In Practice: Under the Rabbinical Courts Jurisdiction (Marriage and Divorce) Law 1953, the Rabbinical Court and the Family Court have concurrent jurisdiction over financial matters between divorcing Jewish spouses — and whichever court receives the first petition gains jurisdiction over property, alimony, and child support. Financial proceedings typically reach a first-instance judgment within 12–24 months of filing at either forum, but the forum choice determines the applicable law. Financial matters in the Rabbinical Court (Beit Din HaRabanuti) are governed by Jewish religious law, under which the husband's support obligation (nafka) exists regardless of the wife's income. The Family Court applies a more balanced standard based on both spouses' earnings. This difference routinely amounts to NIS 3,000–6,000 per month in ongoing spousal maintenance. I advise every Jewish client considering separation to call their attorney the same morning the decision is made — by the time you reach the second appointment, the other spouse may have already filed.

3. The Get: The Religious Divorce

A get is a religious bill of divorce — a document given by the husband to the wife in Jewish law. Without a get, a Jewish woman is called an agunah (a chained woman) and cannot remarry under Jewish law, even if she has obtained a civil divorce abroad.

The get must be given voluntarily by the husband, in the presence of a rabbinical court. If a husband refuses to grant a get, the Rabbinical Court can issue a ruling compelling him to do so (Siddur Get). If he still refuses, the court can impose increasingly severe sanctions: fines, imprisonment, restriction of business licences, and publication of his name.

For foreign Jewish couples who divorced civilly abroad without a get, the religious divorce remains an open issue in Israel — and affects any future remarriage under religious law.

In Practice: Under Section 7(a) of the Rabbinical Courts Law 1953 (*Hok Batei Din Harabaniyim*), the Rabbinical Court can order a husband to grant a get and, if he refuses, impose fines of NIS 500–5,000 per day and prison terms of up to five years under the Rabbinical Courts (Enforcement of Divorce Judgments) Law 1995. But these tools require the husband to be present in Israel — a husband who has returned to the United States, United Kingdom, or Australia after separation is effectively beyond the Rabbinical Court's enforcement reach. The result is an *agunah* (a "chained woman"): civilly divorced abroad but still religiously bound under Jewish law and unable to remarry. In two matters I have handled involving Israeli-American couples, the wife's civil divorce was finalised in New York within 18 months while the get remained outstanding for over four years. The solution — ideally agreed before the marriage breaks down — is a halachic prenuptial agreement with a civil-court-enforceable financial penalty clause.

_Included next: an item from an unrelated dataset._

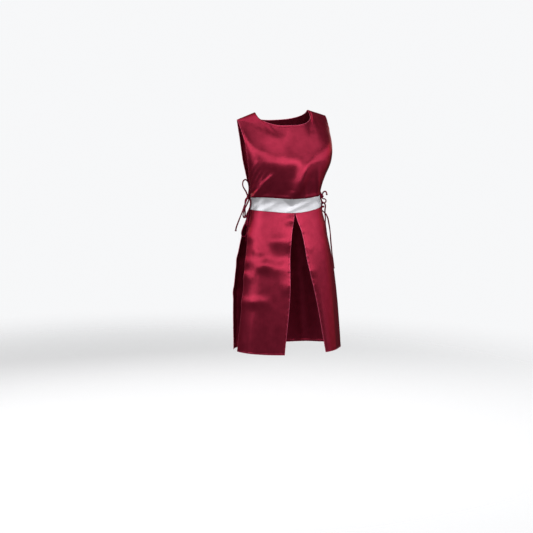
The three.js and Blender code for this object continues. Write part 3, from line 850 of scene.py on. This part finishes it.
def uneven(points):
    """Soft unevenness from a seeded lattice of heights, smoothly interpolated."""
    size = UNEVEN_LATTICE
    lattice = np.random.default_rng(UNEVEN_SEED).uniform(-1, 1, (size, size, size))
    place = points / UNEVEN_CELL + size / 2
    low = np.floor(place).astype(int)
    share = eased(place - low)
    total = np.zeros(points.shape[:-1])
    for corner in np.ndindex(2, 2, 2):
        weight = np.prod(np.where(corner, share, 1 - share), axis=-1)
        x, y, z = (np.mod(low[..., axis] + corner[axis], size) for axis in range(3))
        total += weight * lattice[x, y, z]
    return total


# Thin cloth with turned hems

def edge_spread(length, middle_steps):
    """Places along a length, close together near both ends."""
    ends = np.array(EDGE_PLACES, float)
    middle = np.linspace(ends[-1], length - ends[-1], middle_steps + 1)
    return np.concatenate([ends[:-1], middle, (length - ends[:-1])[::-1]])


def cloth_grid(base, step):
    """A surface's points, spaced by step inside and closer at its edges."""
    columns = [base[:, i] for i in range(base.shape[1])]
    longest = max(line_length(column) for column in columns)
    along = round(longest / step)
    upright = np.stack(
        [resampled(column, edge_spread(line_length(column), along)) for column in columns], axis=1)
    widest = max(line_length(row) for row in upright[:: len(upright) // ROWS_MEASURED])
    across = round(widest / step)
    return np.stack([resampled(row, edge_spread(line_length(row), across)) for row in upright])


def neck_corners(grid, base, across):
    """The columns of the top row where the neckline starts and ends."""
    share = round(across * SHOULDER_SHARE) / across
    lengths = lengths_along(grid[-1])
    corner = line_length(base[-1, : round(share * (base.shape[1] - 1)) + 1])
    first, last = (
        int(np.argmin(np.abs(lengths - place))) for place in (corner, lengths[-1] - corner))
    return first, last


def border_lines(grid, corners):
    """The borders as polylines: hems and seams."""
    lines = {"bottom": grid[0], "top": grid[-1], "right": grid[:, 0], "left": grid[:, -1]}
    if corners is not None:
        first, last = corners
        lines["shoulder_right"] = grid[-1, : first + 1]
        lines["neck"] = grid[-1, first : last + 1]
        lines["shoulder_left"] = grid[-1, last:]
        del lines["top"]
    return lines


def pucker(along, phase):
    return sum(share * np.sin(along / length + shift * phase) for share, length, shift in PUCKER_WAVES)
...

4. Division of Assets on Divorce

Under the Spouses (Property Relations) Law 1973, spouses who married after the law's enactment are entitled to equal division of the "marital estate" upon divorce — i.e., the assets accumulated during the marriage. Pre-marriage assets, gifts, and inheritances are generally excluded.

A prenuptial agreement (Heskem Yadua Muqdam) can modify these default rules — specifying which assets are separate and how the marital estate is defined. For international couples, choosing the applicable law in the prenup is critical.

5. Custody and Children

Child custody is governed by the Legal Capacity and Guardianship Law 1962 and Family Court precedent. The overriding principle is the best interests of the child. For children under 6, there is a presumption that the mother is the appropriate primary carer; for older children, the child's own preferences are given increasing weight.

International child custody — where parents live in different countries — is one of the most complex areas. Israel is a party to the Hague Convention on International Child Abduction, which provides mechanisms for the return of wrongfully removed children.

6. Recognition of Foreign Divorces in Israel

A civil divorce obtained abroad is generally recognised in Israel for most civil purposes (property rights, remarriage under civil law). However, for Jewish Israelis, a civil divorce abroad does not substitute for a get — the religious marriage remains intact until a get is granted through the Rabbinical Court.